If you just want the number of unique combinations you can simply compute it, without generating all those big sequences.

Let’s take your example input. The first truck will have 4 (no of trips / no of trucks) of the 12 trips: it amounts to 12! / 8! / 4! = 495. Then the second truck will have 4 of the remaining 8 trips: 8! / 4! / 4! = 70. The third truck takes the last 4 trips: 4! / 0! / 4! = 1. So the total count is 495 * 70 * 1 = 34650

You may use a code like this:

from math import factorial

def count_combos(n,k):
    return factorial(n)//factorial(k)//factorial(n-k)

def count_trips(ntrips, ntrucks):
    total = 1
    tt = ntrips//ntrucks
    for x in range(ntrips, tt, -tt):
        total *= count_combos(x, tt)
    return total

count_trips(12,3)
34650

EDIT: get the combinations

If you need the actual combinations, not just their number, you can generate them in your code “manually”, one at a time, via recursion: list the combos for all trips for the first truck, append to each of them the list of combos for the remaining trips for the second truck, and so on until a truck has only one possible combination left. This uses a reasonable amount of memory, and also is not so slow as one may expect:

from itertools import combinations

def list_combos(trips, trucks):
        #print(trips)
        combos = []
        ntrips = len(trips)
        ntrucks = len(trucks)
        tt = ntrips//ntrucks
        if ntrips == tt:
                return trips
        fs_trips = frozenset(trips)
        for c in combinations(fs_trips, tt):
                for subc in list_combos2(fs_trips.difference(c), tt):
                        #print(c, subc)
                        combos.append(c + tuple(subc))
        return combos
    
def list_combos2(fs_trips, tt):
        #print('combos2:', fs_trips)
        combos = []
        ntrips = len(fs_trips)
        if ntrips == tt:
                #print('returning')
                return (fs_trips,)
        for c in combinations(fs_trips, tt):
                for subc in list_combos2(fs_trips.difference(c), tt):
                        #print(c, subc)
                        combos.append(c + tuple(subc))
        return combos

x = list_combos(['t1','t2','t3','t4','t5','t6','t7','t8','t9','t10','t11','t12'], ['a','b','c'])
len(x)
34650

I tested it on 18 trips/3 trucks (17153136 combos) and also on 16/4 (63063000 combos). In the latter case it took around 275 seconds on my PC.
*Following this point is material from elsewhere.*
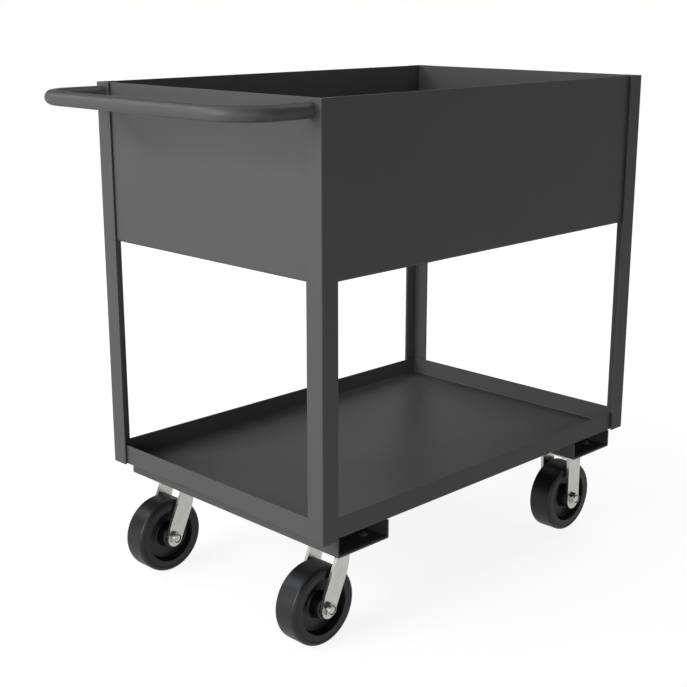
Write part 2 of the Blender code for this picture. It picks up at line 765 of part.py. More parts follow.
def axle_nut_mesh():
    """A lock nut on the right leg: a hexagon with the round collar of its insert."""
    bore = AXLE_DIAMETER / 2 + SEAT
    end = AXLE_NUT_HEIGHT + AXLE_NUT_COLLAR
    mesh = combine(
        "axle_nut",
        hexagon(AXLE_FLATS, 0, AXLE_NUT_HEIGHT),
        ("UNION", [rod(AXLE_NUT_COLLAR_DIAMETER / 2, AXLE_NUT_HEIGHT / 2, end)]),
        ("DIFFERENCE", [rod(bore, -SHEET, end + SHEET)]),
    )
    mesh.transform(Matrix.Rotation(math.pi / 2, 4, "X"))
    mesh.transform(Matrix.Translation((0, -LEG_OUTSIDE - SEAT, 0)))
    return mesh


def build_wheels(casters, kind, axle_x):
    """A wheel with its bearing, bushing, bolt and nut, all placed on the axle."""
    pieces = (
        ("wheel", WHEEL_MESH, MOULDED),
        ("bearing", BEARING_MESH, BEARING_STEEL),
        ("bushing", BUSHING_MESH, ZINC),
        ("axle_bolt", AXLE_BOLT_MESH, ZINC),
        ("axle_nut", AXLE_NUT_MESH, ZINC),
    )
    for side, caster in casters.items():
        for name, mesh, finish in pieces:
            node(f"{kind}_{name}_{side}", mesh, finish, (axle_x, 0, AXLE_HEIGHT), parent=caster)


def caster_empties(kind, x):
    """One empty for each caster, on the floor under the middle of its plate."""
    made = {}
    for side, sign in (("left", 1), ("right", -1)):
        empty = bpy.data.objects.new(f"{kind}_caster_{side}", None)
        empty.location = (DECK_X + x, sign * CASTER_TRACK / 2, 0)
        CART.objects.link(empty)
        made[side] = empty
    return made


clear_scene()
CART = collection("stock_cart")
CUTTERS = collection("cutters")

WHEEL_MESH = wheel_mesh()
BEARING_MESH = bearing_mesh()
BUSHING_MESH = bushing_mesh()
AXLE_BOLT_MESH = axle_bolt_mesh()
AXLE_NUT_MESH = axle_nut_mesh()

build_posts()
tray("top_bin", BIN_BOTTOM, BIN_DEPTH)
tray("lower_shelf", SHELF_BOTTOM, SHELF_DEPTH)
build_channels()
build_handle()

swivels = caster_empties("swivel", -CHANNEL_X)
rigids = caster_empties("rigid", CHANNEL_X - RIGID_SHIFT)
build_swivel_plates(swivels)
build_ball_rings(swivels)
build_forks(swivels)
build_kingpins(swivels)
build_rigid_brackets(rigids)
build_wheels(swivels, "swivel", -SWIVEL_TRAIL)
build_wheels(rigids, "rigid", 0.0)
build_caster_bolts([*swivels.values(), *rigids.values()])
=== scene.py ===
"""Looks of a stock cart: its finished pieces, their materials and the studio round it.

Metres, +Z up, +X the way the cart is pushed. Left is +Y and right is -Y. Casters are
shaped with the middle of their plate over the origin, then moved to their places."""

import json
import math

import bmesh
import bpy
from bpy.props import FloatProperty, FloatVectorProperty, IntProperty, PointerProperty
from mathutils import Matrix, Vector


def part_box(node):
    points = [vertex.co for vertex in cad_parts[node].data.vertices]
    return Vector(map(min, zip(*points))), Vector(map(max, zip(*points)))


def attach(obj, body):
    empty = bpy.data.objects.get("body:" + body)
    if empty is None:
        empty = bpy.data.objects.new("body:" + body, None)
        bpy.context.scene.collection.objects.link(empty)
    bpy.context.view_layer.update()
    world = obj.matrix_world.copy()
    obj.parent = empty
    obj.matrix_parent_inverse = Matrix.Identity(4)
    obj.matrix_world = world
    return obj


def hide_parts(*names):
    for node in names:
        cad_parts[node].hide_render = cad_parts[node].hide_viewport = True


bl_info = {
    "name": "Stock Cart",
    "version": (1, 0, 0),
    "blender": (4, 5, 0),
    "location": "View3D > Sidebar > Stock Cart",
    "description": "Builds the finished pieces of a stock cart and a studio round it",
    "category": "Object",
}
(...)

(Note: I’m simply returning a tuple of trips for each combo, without splitting it in ntrucks subtuples with the truck added. This saves some memory and speeds up things a bit; your fuel consumption calculation will simply need to consider that the first ntrips//ntrucks elements belong to the first truck, and so on).

OPTIMIZATION

Since you want to extract the best combo, why generate them all and then do the calculations? Starting from the code above it would be easy to compute the consumption of each combo once you have it, compare it with the current best and only keep track of the new best, without even maintaining the giant list.

This approach may even allow you to do some forward-check, discarding a combo before it is completely defined, and hence dramatically speeding up the execution.